(Modeling code records)
───

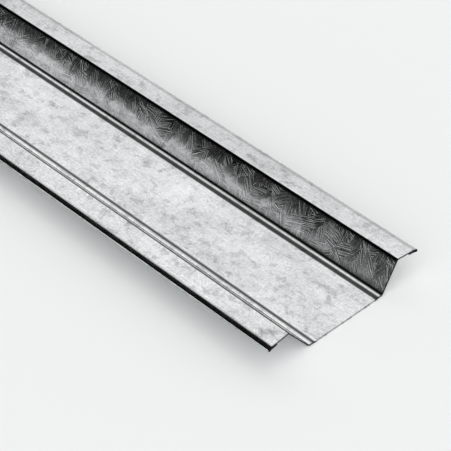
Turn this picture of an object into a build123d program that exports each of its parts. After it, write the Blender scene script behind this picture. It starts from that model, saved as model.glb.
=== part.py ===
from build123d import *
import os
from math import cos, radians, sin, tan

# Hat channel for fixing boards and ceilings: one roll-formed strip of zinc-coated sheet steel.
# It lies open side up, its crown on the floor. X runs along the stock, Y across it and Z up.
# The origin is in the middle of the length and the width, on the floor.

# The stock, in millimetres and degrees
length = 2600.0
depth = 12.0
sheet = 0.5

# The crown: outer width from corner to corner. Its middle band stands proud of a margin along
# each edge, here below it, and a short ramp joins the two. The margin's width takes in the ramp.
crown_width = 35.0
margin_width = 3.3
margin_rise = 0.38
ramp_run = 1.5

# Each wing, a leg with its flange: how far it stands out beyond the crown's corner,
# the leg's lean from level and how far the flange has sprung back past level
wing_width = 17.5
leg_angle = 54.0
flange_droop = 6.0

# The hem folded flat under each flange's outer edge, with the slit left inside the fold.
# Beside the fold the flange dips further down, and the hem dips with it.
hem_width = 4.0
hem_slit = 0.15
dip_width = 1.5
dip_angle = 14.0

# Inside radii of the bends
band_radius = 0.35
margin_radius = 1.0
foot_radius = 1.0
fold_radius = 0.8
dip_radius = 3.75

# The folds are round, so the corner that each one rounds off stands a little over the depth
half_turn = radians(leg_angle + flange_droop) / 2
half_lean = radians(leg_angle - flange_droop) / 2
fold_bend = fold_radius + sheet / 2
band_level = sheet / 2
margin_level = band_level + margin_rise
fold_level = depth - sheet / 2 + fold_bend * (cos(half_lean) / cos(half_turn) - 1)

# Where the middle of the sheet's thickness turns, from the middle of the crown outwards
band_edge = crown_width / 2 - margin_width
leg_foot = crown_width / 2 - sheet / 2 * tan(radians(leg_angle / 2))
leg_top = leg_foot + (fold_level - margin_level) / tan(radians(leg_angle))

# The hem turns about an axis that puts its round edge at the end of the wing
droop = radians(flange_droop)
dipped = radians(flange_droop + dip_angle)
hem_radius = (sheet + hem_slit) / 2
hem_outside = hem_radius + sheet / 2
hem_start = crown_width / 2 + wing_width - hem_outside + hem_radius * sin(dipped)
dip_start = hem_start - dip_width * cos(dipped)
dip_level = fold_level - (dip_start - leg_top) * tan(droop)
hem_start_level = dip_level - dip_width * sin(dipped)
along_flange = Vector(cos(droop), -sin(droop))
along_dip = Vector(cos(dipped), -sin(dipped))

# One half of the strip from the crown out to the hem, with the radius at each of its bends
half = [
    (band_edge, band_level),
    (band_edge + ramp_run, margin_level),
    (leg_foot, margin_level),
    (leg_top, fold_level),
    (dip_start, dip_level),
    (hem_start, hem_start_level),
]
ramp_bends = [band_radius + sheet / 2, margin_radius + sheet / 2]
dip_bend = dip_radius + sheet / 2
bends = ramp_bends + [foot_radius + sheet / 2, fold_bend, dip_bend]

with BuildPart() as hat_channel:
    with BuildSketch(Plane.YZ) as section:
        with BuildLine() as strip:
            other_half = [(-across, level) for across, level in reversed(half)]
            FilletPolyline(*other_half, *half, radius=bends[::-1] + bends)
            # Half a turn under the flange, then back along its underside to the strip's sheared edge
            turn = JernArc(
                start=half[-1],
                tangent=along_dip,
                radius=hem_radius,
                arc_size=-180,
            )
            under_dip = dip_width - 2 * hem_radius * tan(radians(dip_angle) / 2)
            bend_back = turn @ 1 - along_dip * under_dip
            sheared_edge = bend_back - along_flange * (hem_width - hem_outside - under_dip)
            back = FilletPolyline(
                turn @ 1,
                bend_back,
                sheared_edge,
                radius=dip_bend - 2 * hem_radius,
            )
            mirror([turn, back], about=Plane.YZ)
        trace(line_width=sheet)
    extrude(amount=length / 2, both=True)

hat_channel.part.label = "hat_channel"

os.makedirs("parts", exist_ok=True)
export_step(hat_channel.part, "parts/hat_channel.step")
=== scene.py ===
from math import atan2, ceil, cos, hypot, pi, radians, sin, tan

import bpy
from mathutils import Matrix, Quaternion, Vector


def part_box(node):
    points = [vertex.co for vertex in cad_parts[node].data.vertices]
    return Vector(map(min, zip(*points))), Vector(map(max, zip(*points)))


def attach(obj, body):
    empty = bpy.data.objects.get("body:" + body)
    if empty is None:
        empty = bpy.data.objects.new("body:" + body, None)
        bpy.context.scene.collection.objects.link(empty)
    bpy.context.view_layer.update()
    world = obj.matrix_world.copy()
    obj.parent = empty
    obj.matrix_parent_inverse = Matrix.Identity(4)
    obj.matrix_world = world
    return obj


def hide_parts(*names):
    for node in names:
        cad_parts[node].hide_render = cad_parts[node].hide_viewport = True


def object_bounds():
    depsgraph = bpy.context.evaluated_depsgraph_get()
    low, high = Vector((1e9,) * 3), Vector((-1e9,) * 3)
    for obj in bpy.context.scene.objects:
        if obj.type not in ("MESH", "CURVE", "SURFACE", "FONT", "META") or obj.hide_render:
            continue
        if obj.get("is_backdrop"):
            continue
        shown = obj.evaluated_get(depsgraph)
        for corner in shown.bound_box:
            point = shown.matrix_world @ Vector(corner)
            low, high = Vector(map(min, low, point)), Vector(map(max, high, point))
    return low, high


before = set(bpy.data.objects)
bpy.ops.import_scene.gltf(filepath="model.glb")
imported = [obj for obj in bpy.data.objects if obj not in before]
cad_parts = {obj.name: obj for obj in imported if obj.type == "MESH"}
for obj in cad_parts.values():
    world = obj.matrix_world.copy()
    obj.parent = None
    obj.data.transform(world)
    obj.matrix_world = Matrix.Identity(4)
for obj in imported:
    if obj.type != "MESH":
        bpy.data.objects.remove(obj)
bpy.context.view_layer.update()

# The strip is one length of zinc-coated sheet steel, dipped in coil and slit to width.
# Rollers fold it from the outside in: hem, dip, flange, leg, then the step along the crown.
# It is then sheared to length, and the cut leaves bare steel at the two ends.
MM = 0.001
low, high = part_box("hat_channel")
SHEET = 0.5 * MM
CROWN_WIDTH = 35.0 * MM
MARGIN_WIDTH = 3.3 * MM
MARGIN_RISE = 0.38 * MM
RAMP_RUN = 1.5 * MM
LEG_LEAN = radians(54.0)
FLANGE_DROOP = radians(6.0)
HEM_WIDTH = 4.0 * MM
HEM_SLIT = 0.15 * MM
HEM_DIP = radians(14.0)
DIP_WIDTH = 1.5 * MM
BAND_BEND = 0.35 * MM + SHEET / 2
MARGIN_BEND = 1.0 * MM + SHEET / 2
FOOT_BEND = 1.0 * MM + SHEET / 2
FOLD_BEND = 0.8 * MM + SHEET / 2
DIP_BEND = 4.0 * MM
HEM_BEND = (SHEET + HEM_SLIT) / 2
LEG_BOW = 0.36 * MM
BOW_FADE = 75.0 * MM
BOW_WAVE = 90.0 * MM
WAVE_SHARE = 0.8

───

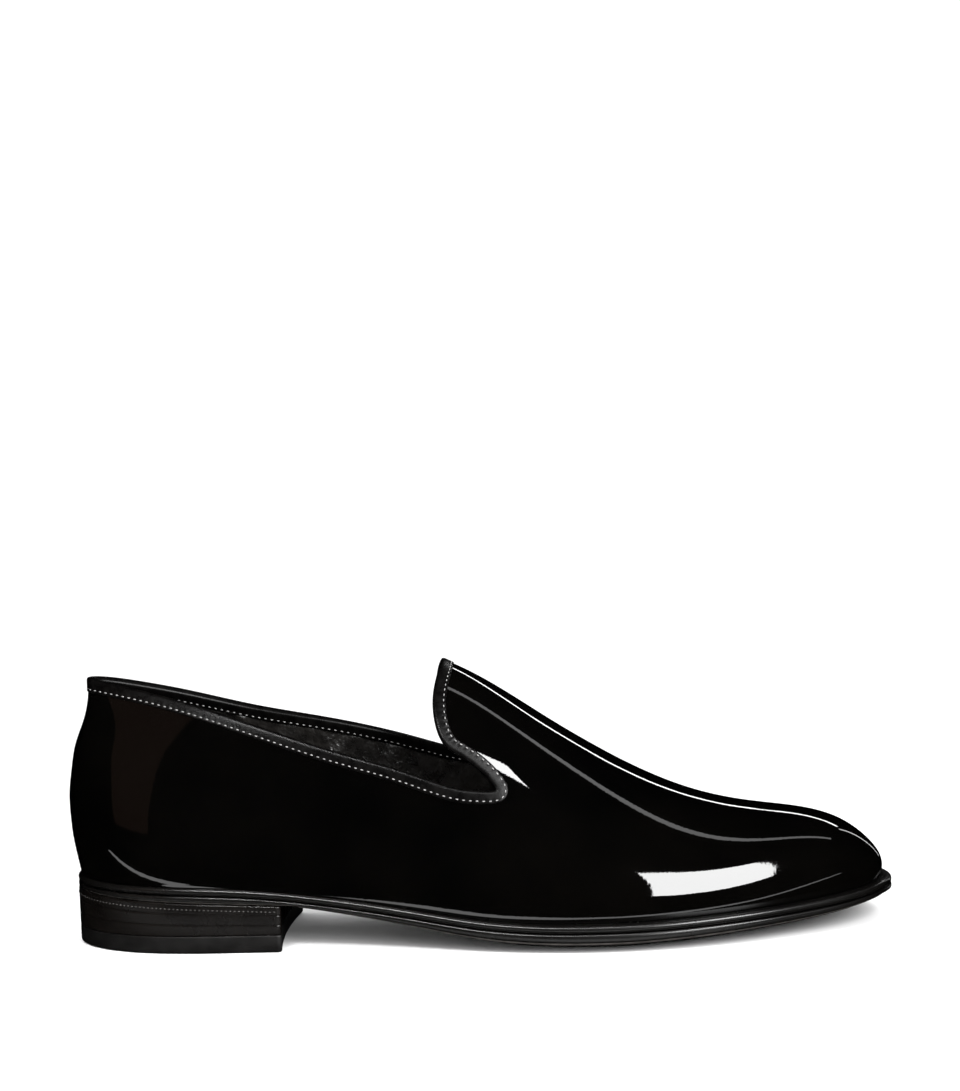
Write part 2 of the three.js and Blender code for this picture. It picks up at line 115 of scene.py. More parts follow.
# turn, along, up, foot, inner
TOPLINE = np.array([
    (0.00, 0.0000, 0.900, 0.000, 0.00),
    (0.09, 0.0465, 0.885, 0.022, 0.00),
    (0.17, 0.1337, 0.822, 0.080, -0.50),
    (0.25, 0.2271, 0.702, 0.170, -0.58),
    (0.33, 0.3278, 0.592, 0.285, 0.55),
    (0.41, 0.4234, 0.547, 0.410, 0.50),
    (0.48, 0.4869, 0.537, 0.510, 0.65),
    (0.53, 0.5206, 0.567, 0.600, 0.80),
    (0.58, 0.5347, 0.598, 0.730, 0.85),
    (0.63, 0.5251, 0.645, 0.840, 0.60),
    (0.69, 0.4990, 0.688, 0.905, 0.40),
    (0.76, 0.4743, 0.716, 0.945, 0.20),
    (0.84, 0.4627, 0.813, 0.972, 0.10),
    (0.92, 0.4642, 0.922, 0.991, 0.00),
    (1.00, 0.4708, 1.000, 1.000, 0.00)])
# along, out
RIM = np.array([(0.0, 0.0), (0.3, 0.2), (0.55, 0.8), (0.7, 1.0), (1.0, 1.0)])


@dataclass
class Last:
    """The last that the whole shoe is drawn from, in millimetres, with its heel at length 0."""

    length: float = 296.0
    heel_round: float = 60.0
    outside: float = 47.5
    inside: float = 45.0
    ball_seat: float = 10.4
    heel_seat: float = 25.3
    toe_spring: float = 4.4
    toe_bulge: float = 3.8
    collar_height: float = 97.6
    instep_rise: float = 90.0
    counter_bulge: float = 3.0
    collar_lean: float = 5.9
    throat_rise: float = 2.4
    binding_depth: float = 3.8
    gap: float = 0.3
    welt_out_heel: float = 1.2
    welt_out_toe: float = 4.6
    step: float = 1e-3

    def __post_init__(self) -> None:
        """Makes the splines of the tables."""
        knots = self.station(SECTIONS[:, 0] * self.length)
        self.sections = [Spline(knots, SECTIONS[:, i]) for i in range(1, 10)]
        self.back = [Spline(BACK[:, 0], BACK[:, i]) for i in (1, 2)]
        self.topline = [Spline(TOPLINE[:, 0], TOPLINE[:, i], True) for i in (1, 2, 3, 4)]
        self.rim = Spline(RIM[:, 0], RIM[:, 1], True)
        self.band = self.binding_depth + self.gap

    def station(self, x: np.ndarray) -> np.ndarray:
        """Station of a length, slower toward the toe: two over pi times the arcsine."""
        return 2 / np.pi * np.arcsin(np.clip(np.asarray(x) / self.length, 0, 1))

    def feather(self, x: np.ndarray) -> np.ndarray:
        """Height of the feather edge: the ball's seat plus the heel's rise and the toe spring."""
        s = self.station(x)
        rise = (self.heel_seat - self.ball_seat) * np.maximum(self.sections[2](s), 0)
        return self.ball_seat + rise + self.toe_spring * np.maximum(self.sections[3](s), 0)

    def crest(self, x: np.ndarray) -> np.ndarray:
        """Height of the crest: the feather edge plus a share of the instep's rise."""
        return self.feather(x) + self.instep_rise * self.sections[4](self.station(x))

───

§ Your task: Your task is to reproduce exactly the lines beginning at the line containing "obj.parent = None" and ending at the line containing "WAVE_SHARE = 0.8", inclusive.

§ Complete answer:
    obj.parent = None
    obj.data.transform(world)
    obj.matrix_world = Matrix.Identity(4)
for obj in imported:
    if obj.type != "MESH":
        bpy.data.objects.remove(obj)
bpy.context.view_layer.update()

# The strip is one length of zinc-coated sheet steel, dipped in coil and slit to width.
# Rollers fold it from the outside in: hem, dip, flange, leg, then the step along the crown.
# It is then sheared to length, and the cut leaves bare steel at the two ends.
MM = 0.001
low, high = part_box("hat_channel")
SHEET = 0.5 * MM
CROWN_WIDTH = 35.0 * MM
MARGIN_WIDTH = 3.3 * MM
MARGIN_RISE = 0.38 * MM
RAMP_RUN = 1.5 * MM
LEG_LEAN = radians(54.0)
FLANGE_DROOP = radians(6.0)
HEM_WIDTH = 4.0 * MM
HEM_SLIT = 0.15 * MM
HEM_DIP = radians(14.0)
DIP_WIDTH = 1.5 * MM
BAND_BEND = 0.35 * MM + SHEET / 2
MARGIN_BEND = 1.0 * MM + SHEET / 2
FOOT_BEND = 1.0 * MM + SHEET / 2
FOLD_BEND = 0.8 * MM + SHEET / 2
DIP_BEND = 4.0 * MM
HEM_BEND = (SHEET + HEM_SLIT) / 2
LEG_BOW = 0.36 * MM
BOW_FADE = 75.0 * MM
BOW_WAVE = 90.0 * MM
WAVE_SHARE = 0.8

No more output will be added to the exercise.